5. Security and sustainability depend on where you live

If you are in rural Scandinavia with abundant hydropower and a very secure grid, heat pumps could make more sense, but in large cities with fragile grids, the picture changes completely. In urban areas, air-source “monoblock” heat pumps are popular because they are cost-effective and easy to install. However, they are noisier, lose efficiency in winter, and are vulnerable during power outages. When the power goes out during freezing weather, circulation stops, water freezes, pipes burst, and systems can be a complete write-off. After some recent winter blackouts (Berlin end December 2025), many heat pumps didn’t come back online even after electricity was restored.

Now imagine there is an armed conflict or cyber-attack? Do you feel safer with a heat pump or with a standard gas- or oil-based boiler?

So let’s be honest…from an energy security standpoint, heat pumps seem flaky. From a sustainability standpoint, powered by energy systems that require massive overbuilding, short lifetimes, and heavy material use it is questionable at best and deserves some skepticism and allot of discussion.

Summary – So where do heat pumps actually fit?

Heat pumps are neither a universal solution nor a dead end. They work best, out in the country, where grids are reliable, electricity is reliable, or where winter temperatures are moderate. But in a city setting, district heating combined with large ground- or water-source heat pumps and thermal storage is likely more appropriate than widespread deployment of individual units.

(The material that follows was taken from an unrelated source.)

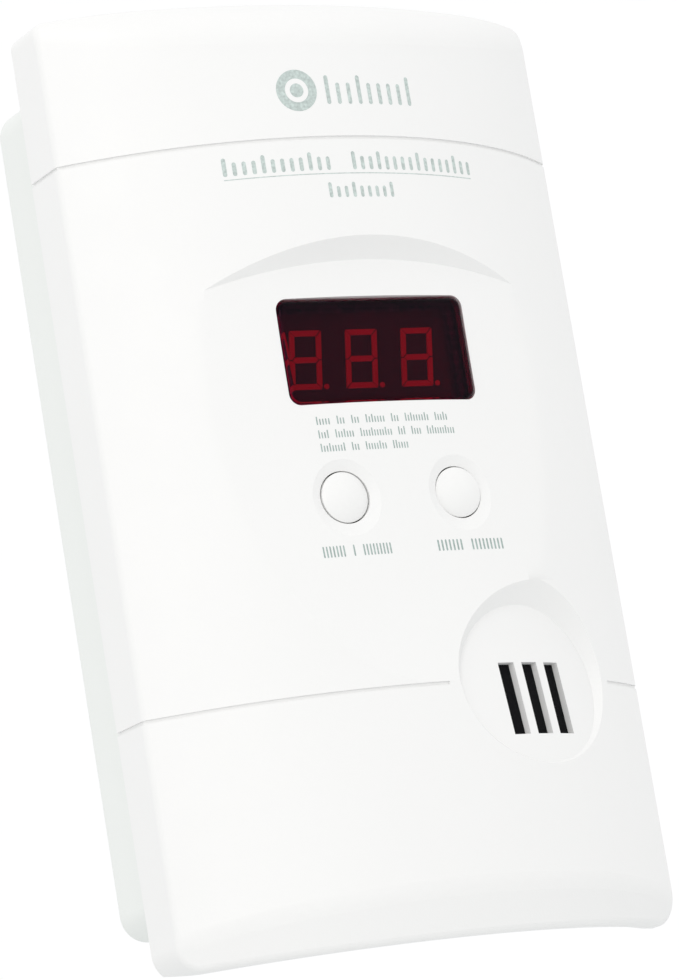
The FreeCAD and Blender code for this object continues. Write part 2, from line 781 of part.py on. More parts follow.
def rear_housing():
    width = ("-rear_width/2", "rear_width/2")
    outer = rounded("rear_corners", block("rear_block", width, ("cover_back", "0"),
                                          ("rear_bottom", "rear_top")),
                    size("rear_corner"), runs_along(Y_AXIS))
    soft = rounded("rear_soft", outer, size("rear_edge"), lambda edge: edge.BoundBox.YMin > -SAME)
    flange = common("rear_flange", cover_form("flange_form", size("cover_wall") + size("fit_gap")),
                    block("flange_slab", ("-width", "width"), ("cover_back-flange_thick", "cover_back"),
                          ("-height", "height")))
    inside = rounded("rear_inside",
                     block("rear_cavity", ("-rear_width/2+rear_wall", "rear_width/2-rear_wall"),
                           ("cover_back-flange_thick-bite", "-rear_wall"),
                           ("rear_bottom+rear_wall", "rear_top-rear_wall")),
                     size("rear_corner") - size("rear_wall"), runs_along(Y_AXIS))
    shell = cut("rear_shell", fuse("rear_body", soft, flange), inside)
    bay = block("bay_walls", ("bay_left-bay_wall", "bay_right+bay_wall"), ("bay_front-bay_floor", "-bite"),
                ("bay_low-bay_wall", "bay_high+bay_wall"))
    recess = block("recess_walls", ("-recess_half-recess_wall", "recess_half+recess_wall"),
                   ("-recess_deep-recess_wall", "-bite"),
                   ("recess_low-recess_wall", "recess_top+recess_wall"))
    channel = block("channel_walls", ("-channel_half-recess_wall", "channel_half+recess_wall"),
                    ("-channel_deep-recess_wall", "-bite"), ("rear_bottom+bite", "recess_low"))
    tubes = [rod(f"rear_tube_{index}", "screw_tube", x, ("cover_back", "-bite"), z)
             for index, (x, z) in enumerate(HOUSING_SCREW_POINTS)]
    posts = [rod(f"rear_post_{index}", "post_radius", x, ("board_front+board_thick", "-bite"), z)
             for index, (x, z) in enumerate(BOARD_SCREW_POINTS)]
    solid = fuse("rear_solid", shell, bay, recess, channel, *tubes, *posts)
    return cut("rear_housing", solid, *rear_openings())


def rear_openings():
    rebate = block("door_rebate", ("bay_left-bay_wall-door_gap", "bay_right+bay_wall+door_gap"),
                   ("-door_thick-tight_gap", "overlap"),
                   ("bay_low-bay_wall-door_gap", "bay_high+bay_wall+door_gap"))
    bay = block("bay_room", ("bay_left", "bay_right"), ("bay_front", "overlap"), ("bay_low", "bay_high"))
    recess = block("recess_room", ("-recess_half", "recess_half"), ("-recess_deep", "overlap"),
                   ("recess_low", "recess_top"))
    channel = block("channel_room", ("-channel_half", "channel_half"), ("-channel_deep", "overlap"),
                    ("rear_bottom-overlap", "recess_low+overlap"))
    inlet = block("inlet_hole", ("-inlet_half-tight_gap", "inlet_half+tight_gap"),
                  ("inlet_front-tight_gap", "inlet_back+tight_gap"),
                  ("recess_top-bite", "recess_top+recess_wall+fit_gap"))
    label = block("label_seat", ("-label_half-fit_gap", "label_half+fit_gap"), ("-label_sink", "overlap"),
                  ("label_low-fit_gap", "label_high+fit_gap"))
    openings = [rebate, bay, recess, channel, inlet, label]
    for index, (x, z) in enumerate(HOUSING_SCREW_POINTS):
        openings.append(rod(f"screw_hole_{index}", "screw_shank+loose_gap", x,
                            ("cover_back-bite", "overlap"), z))
        openings.append(rod(f"screw_sink_{index}", "screw_head+loose_gap", x, ("-screw_sink", "overlap"), z))
    for index, (x, z) in enumerate(BOARD_SCREW_POINTS):
        openings.append(rod(f"post_hole_{index}", "post_screw+tight_gap/2", x,
                            ("board_front", "post_screw_tip+bite"), z))
    for side in (-1, 1):
        openings += keyhole(side)
    count = int(size("rear_slot_count"))
    for index in range(count):
        middle = f"({index}-({count}-1)/2)*rear_slot_pitch"
        openings.append(block(f"rear_slot_{index}",
                              (f"{middle}-rear_slot_width/2", f"{middle}+rear_slot_width/2"),
                              ("rear_slot_front", "rear_slot_back"),
                              ("rear_top-rear_wall-bite", "rear_top+bite")))
    openings += [rod(f"contact_hole_{side}", "tail_radius+loose_gap", "tail_x",
                     ("bay_front-bay_floor-bite", "bay_front+bite"), f"{BAY_MID}+{side}*terminal_spacing/2")
                 for side in (-1, 1)]
    return openings


def keyhole(side):
    x = f"{side}*keyhole_offset"
    deep = ("-rear_wall-bite", "overlap")
    head = rod(f"keyhole_head_{side}", "keyhole_head", x, deep, "keyhole_head_mid")
    top = rod(f"keyhole_top_{side}", "keyhole_slot", x, deep, "keyhole_head_mid+keyhole_travel")
    slot = block(f"keyhole_slot_{side}", (f"{x}-keyhole_slot", f"{x}+keyhole_slot"), deep,
                 ("keyhole_head_mid", "keyhole_head_mid+keyhole_travel"))
    return [head, top, slot]


def battery_door():
    low = "bay_low-bay_wall"
    high = "bay_high+bay_wall"
    plate = block("door_plate", ("bay_left-bay_wall", "bay_right+bay_wall"), ("-door_thick", "0"),
                  (low, high))
    bottom = size("bay_low") - size("bay_wall")
    soft = rounded("door_soft", plate, size("door_round"),
                   lambda edge: runs_along(X_AXIS)(edge) and edge.BoundBox.ZMax < bottom + SAME)
    grips = []
    for index in range(int(size("grip_count"))):
        top = f"{high}-grip_margin-{index}*grip_pitch"
        grips.append(block(f"door_grip_{index}", ("bay_middle-grip_half", "bay_middle+grip_half"),
                           ("-grip_depth", "overlap"), (f"{top}-grip_width", top)))
    return cut("battery_door", soft, *grips)


def battery():
    case = block("battery_block", ("battery_left", "battery_left+battery_length"),
                 ("battery_back-battery_thick", "battery_back"),
                 (f"{BAY_MID}-battery_width/2", f"{BAY_MID}+battery_width/2"))
    rounded("battery", case, size("battery_edge"), runs_along(X_AXIS))
    depth_mid = "battery_back-battery_thick/2"
    snaps = []
    cups = []
    for side in (-1, 1):
        z = f"{BAY_MID}+{side}*terminal_spacing/2"
        snaps.append(rod(f"snap_{side}", "terminal_radius", ("battery_left-terminal_length", "battery_left"),
                         depth_mid, z))
        ring = rod(f"cup_ring_{side}", "terminal_radius+cup_wall", ("plate_right-bite", "cup_mouth"),
                   depth_mid, z)
        room = rod(f"cup_room_{side}", "terminal_radius+tight_gap", ("plate_right+bite", "battery_left"),
                   depth_mid, z)
        tail = rod(f"cup_tail_{side}", "tail_radius", "tail_x",
                   ("board_front+board_thick+tight_gap", depth_mid), z)
        cups += [cut(f"cup_{side}", ring, room), tail]
    fuse("battery_terminals", *snaps)
    plate = block("contact_plate", ("bay_left+fit_gap", "plate_right"),
                  (f"{depth_mid}-plate_half_deep", f"{depth_mid}+plate_half_deep"),
                  (f"{BAY_MID}-plate_half_high", f"{BAY_MID}+plate_half_high"))
    fuse("battery_contacts", plate, *cups)


def power_inlet():
    case = block("inlet_case", ("-inlet_half", "inlet_half"), ("inlet_front", "inlet_back"),
                 ("recess_top", "recess_top+inlet_length"))
    middle = "(inlet_front+inlet_back)/2"
    bore = rod("inlet_room", "inlet_bore", "0", middle, ("recess_top-bite", "recess_top+inlet_bore_deep"))
    cut("power_inlet", case, bore)
    rod("inlet_pin", "inlet_pin_radius", "0", middle,
        ("recess_top+inlet_pin_start", "recess_top+inlet_bore_deep"))


def screws():
    housing = []
    for index, (x, z) in enumerate(HOUSING_SCREW_POINTS):
        head = rod(f"screw_head_{index}", "screw_head", x, ("-screw_sink", "-screw_sink+screw_head_thick"), z)
        shank = rod(f"screw_shank_{index}", "screw_shank", x, ("screw_tip", "-screw_sink"), z)
        slots = cross_slots(f"screw_{index}", x, z, "-screw_sink+screw_head_thick")
        housing.append(cut(f"screw_{index}", fuse(f"screw_body_{index}", head, shank), *slots))
    fuse("housing_screws", *housing)
    board = []
    for index, (x, z) in enumerate(BOARD_SCREW_POINTS):
        head = rod(f"small_head_{index}", "post_screw_head", x,
                   ("board_front-post_head_thick", "board_front"), z)
        shank = rod(f"small_shank_{index}", "post_screw", x, ("board_front", "post_screw_tip"), z)
        board += [head, shank]
    fuse("board_screws", *board)


def cross_slots(name, x, z, face):
    """Two crossing slots let into a screw head."""
    deep = (f"{face}-cross_depth", f"{face}+bite")
    flat = block(name + "_flat", (f"{x}-cross_half", f"{x}+cross_half"), deep,
                 (f"{z}-cross_width/2", f"{z}+cross_width/2"))
    tall = block(name + "_tall", (f"{x}-cross_width/2", f"{x}+cross_width/2"), deep,
                 (f"{z}-cross_half", f"{z}+cross_half"))
    return [flat, tall]


def small_pieces():
    for name, side in (("test", -1), ("peak", 1)):
        push_button(name + "_button", side)
        push_switch(name + "_switch", side)
        rod(name + "_plunger", "stem_radius", f"{side}*button_offset", ("stem_end", "plunger_end"),
            "button_height_mid")
    vent_layer("vent_mesh", "mesh_radius", "vent_plate", "(vent_plate+mesh_thick)")
    block("rating_label", ("-label_half", "label_half"), ("label_front", "label_front+label_thick"),
          ("label_low", "label_high"))


NODES = ["front_cover", "display_lens", "display_module", "display_digits", "test_button", "peak_button",
         "test_plunger", "peak_plunger", "test_switch", "peak_switch", "circuit_board", "co_sensor",
         "sensor_filter", "sounder_case", "piezo_disc", "vent_mesh", "microcontroller",
         "voltage_regulator", "capacitors", "resistors", "rear_housing", "battery_door", "battery",
         "battery_terminals", "battery_contacts", "power_inlet", "inlet_pin", "housing_screws",
         "board_screws", "rating_label"]


def check_objects():
    for obj in doc.Objects:
        if "Invalid" in obj.State or "Error" in obj.State:
            raise RuntimeError(f"{obj.Label} did not compute: {obj.State}")
    for node in NODES:
        shape = doc.getObject(node).Shape
        if shape.isNull() or not shape.isValid() or not shape.Solids:
            raise RuntimeError(f"{node} has no valid solid")


front_cover()
display_lens()
display_module()
display_digits()
small_pieces()
circuit_board()
gas_sensor()
sounder()
board_components()
rear_housing()
battery_door()
battery()
power_inlet()
screws()
doc.recompute()
check_objects()

os.makedirs("parts", exist_ok=True)
for node in NODES:
    doc.getObject(node).Shape.exportStep(f"parts/{node}.step")
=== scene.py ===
import math

import bmesh
import bpy
from mathutils import Matrix, Vector
from mathutils.bvhtree import BVHTree


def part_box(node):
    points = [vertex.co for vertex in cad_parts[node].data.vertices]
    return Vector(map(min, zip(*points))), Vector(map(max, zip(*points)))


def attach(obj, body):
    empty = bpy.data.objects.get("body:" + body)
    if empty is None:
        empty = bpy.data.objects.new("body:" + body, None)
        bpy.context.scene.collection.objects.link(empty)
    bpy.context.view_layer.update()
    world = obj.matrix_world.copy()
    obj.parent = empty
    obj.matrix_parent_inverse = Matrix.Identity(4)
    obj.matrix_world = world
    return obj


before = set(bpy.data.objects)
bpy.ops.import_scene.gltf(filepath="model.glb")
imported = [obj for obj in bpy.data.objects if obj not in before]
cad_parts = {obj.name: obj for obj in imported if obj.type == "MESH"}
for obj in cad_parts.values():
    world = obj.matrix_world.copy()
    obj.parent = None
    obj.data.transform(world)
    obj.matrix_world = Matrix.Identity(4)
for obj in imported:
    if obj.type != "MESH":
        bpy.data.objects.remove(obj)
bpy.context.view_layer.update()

MM = 0.001

# Camera: a long lens to the left of the alarm and a little below it, turned about its own axis.
CAMERA_AZIMUTH = -30.95
CAMERA_ELEVATION = -11.52
CAMERA_ROLL = -9.44
CAMERA_DISTANCE = 0.73528
CAMERA_LENS = 177.75
CAMERA_SENSOR = 36.0
CAMERA_NEAR = 0.01
CAMERA_TARGET = Vector((-0.00381, -0.023, -0.00188))

# The hollow face's side edges are eased over this radius, between these distances from the middle
# and these heights.
SOFT_RADIUS = 0.004
SOFT_SIDE = 0.0195
SOFT_END = 0.036
SOFT_LOW = -0.020
SOFT_HIGH = 0.026
SOFT_SAMPLES = 8

# How often noise repeats in a metre, for tone, gloss and relief.
DRIFT_SCALE = 35.0
GLOSS_SCALE = 160.0
GRAIN_SCALE = 3200.0
METAL_SCALE = 300.0
METAL_GLOSS_SCALE = 900.0
METAL_GRAIN_SCALE = 2500.0
LENS_TINT_SCALE = 60.0
LENS_GLOSS_SCALE = 220.0
LENS_WAVE_SCALE = 90.0
INK_SCALE = 2200.0
INK_GLOSS_SCALE = 900.0
INK_GRAIN_SCALE = 3000.0
SLEEVE_SCALE = 90.0
WEAVE_SCALE = 2600.0
TRACK_SCALE = 160.0
FLOOR_GRAIN_SCALE = 60.0

# Thin printed films: height over the surface, depth of their root in it, and slice width.
FILM = 0.00002
ROOT = 0.00001
SLICE = 0.0006
SLICE_RATIO = 3

# Rows of strokes that stand for print, as numbers of strokes in each group.
GROUP_GAP = 2
SHORT_STROKE = 0.74
TITLE_GROUPS = (12, 16)
SUBTITLE_GROUPS = (9,)
BADGE_GROUPS = (9,)
BADGE_FILLING = 0.36
NOTE_LINES = ((10.0, (5, 3, 3, 7, 3, 9, 5)), (10.9, (4, 7, 12, 3, 4, 11)), (2.1, (9, 3, 8, 6)))
BUTTON_LABELS = (("test", (7, 1, 9), 11.3), ("peak", (7, 9), 12.0))
LABEL_GROUPS = ((9, 5, 11, 7), (7, 11, 4, 9, 5), (13, 7, 8), (5, 9, 11, 4))

# Places and sizes of the prints in millimetres; drops are measured down from the cover's top.
BADGE_X = -8.4
BADGE_DROP = 15.9
BADGE_OUTER = 3.3
BADGE_INNER = 1.9
BADGE_DOT = 1.1
BADGE_ROW = (-3.6, 11.8)
BADGE_HEIGHT = 4.6
TITLE_HALF = 21.8
TITLE_DROP = 27.2
TITLE_HEIGHT = 2.9
RULE_DROP = 29.2
RULE_THICK = 0.13
SUBTITLE_ROW = (-5.8, 5.5)
SUBTITLE_DROP = 31.8
SUBTITLE_HEIGHT = 2.4
NOTE_LEFT = -12.7
NOTE_GAP = 0.35
NOTE_PITCH = 2.1
NOTE_HEIGHT = 1.3
BUTTON_LABEL_DROP = 8.4
BUTTON_LABEL_HEIGHT = 1.75
RATING_ROWS = 7
RATING_MARGIN = 4.0
RATING_STEP = 5.0
RATING_LEFT = 22.0
RATING_PITCH = 3.1
RATING_HEIGHT = 1.3
RATING_BOX_X = 11.0
RATING_BOX_SIDE = 15.0
RATING_BOX_LINE = 0.35
RATING_BARS = 5
RATING_BAR_PITCH = 2.5
RATING_BAR_WIDTH = 0.4
RATING_BAR_STEP = 0.3
RATING_BAR_HEIGHT = 0.55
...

One last reality check we should consider is that… adoption closely follows subsidies. When subsidies drop, sales drop. That doesn’t make heat pumps bad, but it does suggest they are not the obvious, no-brainer solution they are often made out to be.

Heat pumps are efficient machines, sure, but whether they actually contribute to an efficient, secure, and sustainable energy system depends on too many elements around them. One thing is for sure, heat pumps cannot make oil and gas boilers go extinct… and anyone telling you otherwise is disingenuous.